De tal forma que, de acuerdo con evidencias reportadas por múltiples estudios neurocientíficos, es posible determinar que el punto de partida es sólido: existe una relación entre ciertas estructuras, el funcionamiento cerebral, algunos genes y el comportamiento antisocial, por lo cual resulta preciso entender cómo los factores ambientales pueden regular su funcionamiento, especialmente desde el punto de vista epigenético, lo cual constituye un verdadero reto (Gallardo-Pujol, Forero, Maydeu-Olivares y Andrés-Pueyo, 2009). Cabe destacar que uno de los primeros científicos que implementó estudios aplicando técnicas de neuroimagen en delincuentes considerados violentos fue el psicólogo británico Adrian Raine (Ruiz, 2018).

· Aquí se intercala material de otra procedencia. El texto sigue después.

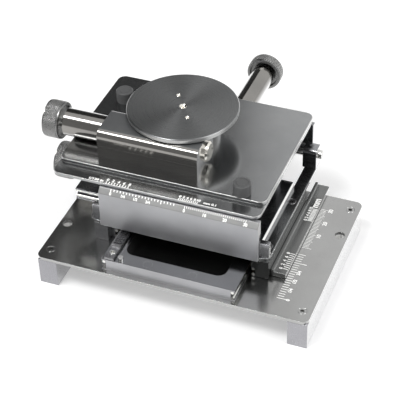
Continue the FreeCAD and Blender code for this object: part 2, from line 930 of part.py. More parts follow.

En uno de sus trabajos analizó el estado actual de la investigación en neurocriminología, abordando sus implicaciones en la prevención, las penas y la predicción de comportamientos delictivos, concluyendo que la neurocriminología y la neurociencia en general, aún no se encuentran listas para realizar cambios inmediatos en el derecho penal, aunque considera valioso que los investigadores concentren sus esfuerzos en: a) el diseño e innovación de programas de prevención del delito con una base biológica; b) el mejoramiento de las técnicas de predicción de reincidencia, incluyendo predictores neurobiológicos y logrando una precisión socialmente aceptable; c) el análisis de los procesos cognitivos y afectivos en la determinación de la responsabilidad penal; d) la consideración de adoptar un concepto dimensional de responsabilidad atenuada; y e) el debate acerca de las implicaciones éticas de la investigación en neurocriminología (Glenn y Raine, 2014).
En resumen, lo expuesto anteriormente supone un gran reto para la neurocriminología; el conocimiento de los factores psicobiológicos relacionados con la conducta violenta y sus múltiples aplicaciones, que van desde el establecimiento de diagnósticos apropiados que ayuden a determinar las opciones de tratamiento más adecuadas hasta su aplicación en la evaluación de riesgo de violencia y la predicción de reincidencia delictiva, representan un gran progreso en la prevención y el tratamiento de dicha problemática social (Moya, 2015), pues avanzar hacia una teoría biosocial o neurocriminología enriquecerá la comprensión de la conducta violenta o delictiva (Vaske, Galyean y Cullen, 2011).